Cien días pueden ser pocos o muchos, pero marcan la tendencia de un nuevo régimen cuyo único vocero es el propio Presidente. Ninguno de sus ministros tiene peso político, tampoco ideológico, volviéndolos individualmente responsables solo ante el mandatario y su visión del futuro. Más allá de si es bueno o malo, la realidad es que por lo pronto no ha aparecido quien en el ejercicio gubernamental sea un claro portaestandarte de todo aquello que Lasso pregona como ideario filosófico o hasta práctico.
El mandatario sigue un instinto desactivador de conflictos con la pretensión de esquivar a todos aquellos detractores que intentan minar la esperanza depositada en él en las urnas. Sus opositores políticos valen muy poco individualmente, pero juntos representan un arma coercitiva por la que más temprano que tarde se verá forzado a enfrentarlos a través de una consulta popular que contrarreste su falta de fuerza legislativa.

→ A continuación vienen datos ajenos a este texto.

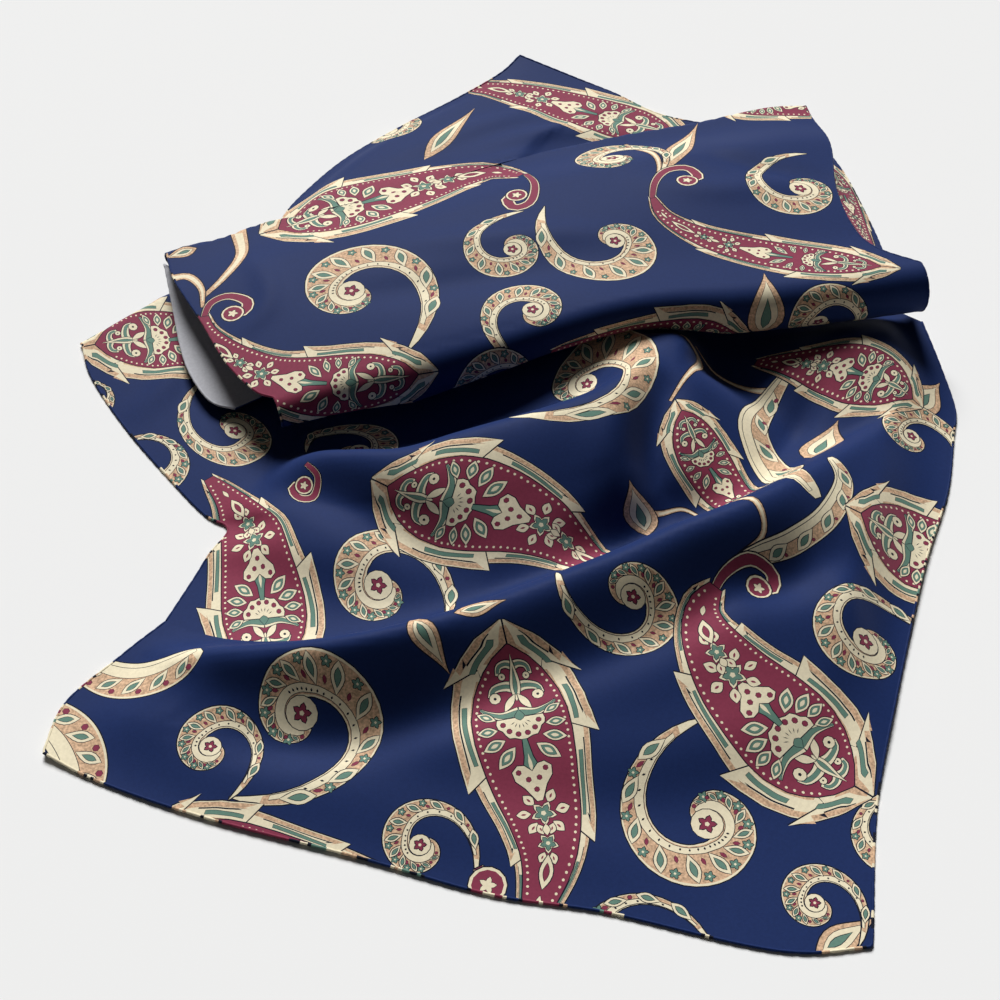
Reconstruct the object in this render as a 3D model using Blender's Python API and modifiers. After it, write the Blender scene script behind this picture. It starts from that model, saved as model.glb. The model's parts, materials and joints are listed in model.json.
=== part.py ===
"""An oblong silk scarf, dropped in a loose heap: zigzag folds, two ridges, one roll.

The one length of cloth shows as several stretches. Each is a sheet laid between four
edge lines, with folds raised on it and, where the cloth turns over, a curl on an edge.
Sizes are in millimetres in the tables, with X to the right, Y away from the viewer and
Z up from the surface that the scarf lies on; the solids are made in metres.
"""
import math

import bmesh
import bpy
import numpy as np
from mathutils import Vector
from mathutils.bvhtree import BVHTree

MM = 0.001
NAME = "oblong_scarf"
ORIGIN = (3.84, 55.51)       # middle of the heap in the tables' own X and Y

WALL = 1.5                  # cloth wall; real silk is thinner
SEAM = 0.3                  # gap between two stretches of cloth
REST = 1.6                  # top face of cloth that lies flat on the surface
SNAP = 0.5                  # an underside lower than this is put flat on the surface
CELL_ACROSS = 12.0          # grid step along the folds
CELL_ALONG = 8.5            # grid step over the folds
VALLEY = 5.0                # roundness of the valley between two folds
FADE = 0.3                  # share of a sheet over which its folds die out towards a kept edge
MERGE = 0.25                # rows of a curl closer than this are one

# Ridges raised on the cloth, from left to right: x, y and height of the crest.
# Slopes are rise over run; the crest radii make the fold round on top.
RIDGES = {
    "front": dict(
        crest=[(-126, -72, 1), (-110, -81, 4), (-94, -84, 7), (-60, -86, 12), (-30, -82, 17), (2, -71, 21),
               (42, -55, 25), (66, -43, 27), (85, -34, 27), (105, -20, 25), (127, 3, 17), (153, 32, 5)],
        front_slope=0.34, back_slope=1.9, front_radius=16, back_radius=7),
    "front_roll": dict(
        crest=[(-126, -72, 1), (-110, -81, 6), (-94, -84, 11), (-60, -86, 18), (-30, -82, 24), (2, -71, 28),
               (42, -55, 32), (66, -43, 34), (85, -34, 34), (105, -20, 31), (127, 3, 21), (153, 32, 5)],
        front_slope=1.1, back_slope=1.9, front_radius=8, back_radius=7),
    "left": dict(
        crest=[(-106, -14, 1), (-87, 2, 9), (-72, 7, 18), (-56, 4, 23), (-36, 1, 27), (-11, 8, 30),
               (22, 19, 32), (45, 31, 31), (58, 46, 28)],
        front_slope=0.55, back_slope=1.9, front_radius=14, back_radius=7),
    "left_end": dict(
        crest=[(60, 2, 5), (63, 16, 14), (65, 34, 22), (69, 50, 25), (73, 64, 24)],
        front_slope=2.2, back_slope=0.35, front_radius=5, back_radius=14),
    "right_rise": dict(
        crest=[(104, 60, 5), (122, 66, 11), (150, 75, 15), (178, 84, 10)],
        front_slope=0.30, back_slope=0.6, front_radius=10, back_radius=10),
    "front_crease": dict(
        crest=[(-140, -98, 1), (-112, -103, 5), (-80, -112, 5), (-45, -128, 1)],
        front_slope=0.25, back_slope=0.22, front_radius=14, back_radius=14),
}
TOP_RIDGES = {
    "step": dict(
        crest=[(-128, 112, 19), (-90, 96, 24), (-40, 98, 29), (20, 122, 32), (80, 140, 33), (138, 138, 30)],
        front_slope=0.10, back_slope=0.16, front_radius=20, back_radius=20),
    "back_ripple": dict(
        crest=[(40, 196, 17), (70, 186, 24), (104, 180, 27), (130, 184, 22)],
        front_slope=0.25, back_slope=0.22, front_radius=12, back_radius=12),
}

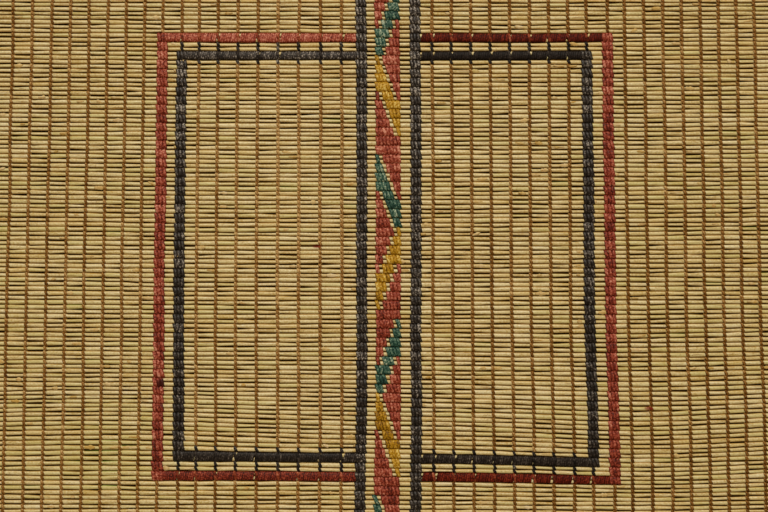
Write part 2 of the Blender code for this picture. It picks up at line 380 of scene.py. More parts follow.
def squared_off(wave, power):
    """A sine or cosine with its sign kept and its size raised to a power. Below 1 it makes
    a squared circle of a round one."""
    return np.sign(wave) * np.abs(wave) ** power


rows = np.arange(REED_COUNT)[:, None]
upper, lower = row_y(sections_x, rows), row_y(sections_x, rows + 1)
tilt = TILT * chance.normal(size=all_sections)
rise = RISE * chance.normal(size=all_sections)
half_width = (upper - lower - gap) / 2 * np.where(is_bound, SQUEEZE, 1.0)
half_height = (half_width * TALLNESS).clip(LEAST_HALF_HEIGHT, CROWN)
half_height = half_height * np.where(is_bound, PRESS, 1.0)
reed_y = (upper + lower) / 2 + tilt
ragged = chance.normal(0.0, RAGGED, (REED_COUNT, 2)).clip(-MOST_RAGGED, MOST_RAGGED)
reed_x = column_x(sections_x, reed_y) + beside_line
reed_x[:, 0] = LEFT_END + END_MARGIN + ragged[:, 0]
reed_x[:, -1] = RIGHT_END - END_MARGIN - ragged[:, 1]

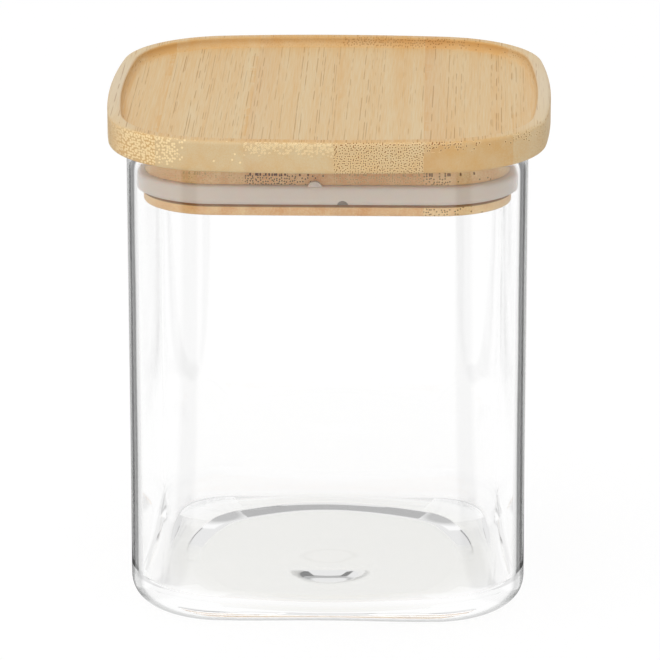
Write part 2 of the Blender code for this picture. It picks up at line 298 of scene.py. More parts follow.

Lasso se mantiene por ahora a sí mismo, como siempre lo quiso. Esa es su esencia y procurará perseverar en dicha estrategia. Sin embargo, el país necesita experimentar cambios ya, en el corto plazo, con una perspectiva de que lo que nos espera sea realmente mejor. La disconformidad de los votantes se apreciará notablemente cuando intente imprimir velocidad a sus reformas si es que en paralelo no se establecen salvaguardias prácticas que procuren un verdadero funcionamiento institucional. Sin duda estamos mejor, pero no es suficiente. Podríamos haber estado peor, pero aquello es solo pasado.
No se vislumbra claramente el efecto Lasso en la población? En todo caso, qué ganancia, aunque sea ínfima pero esperanzadora, ha tenido el país en estos primeros 100 días?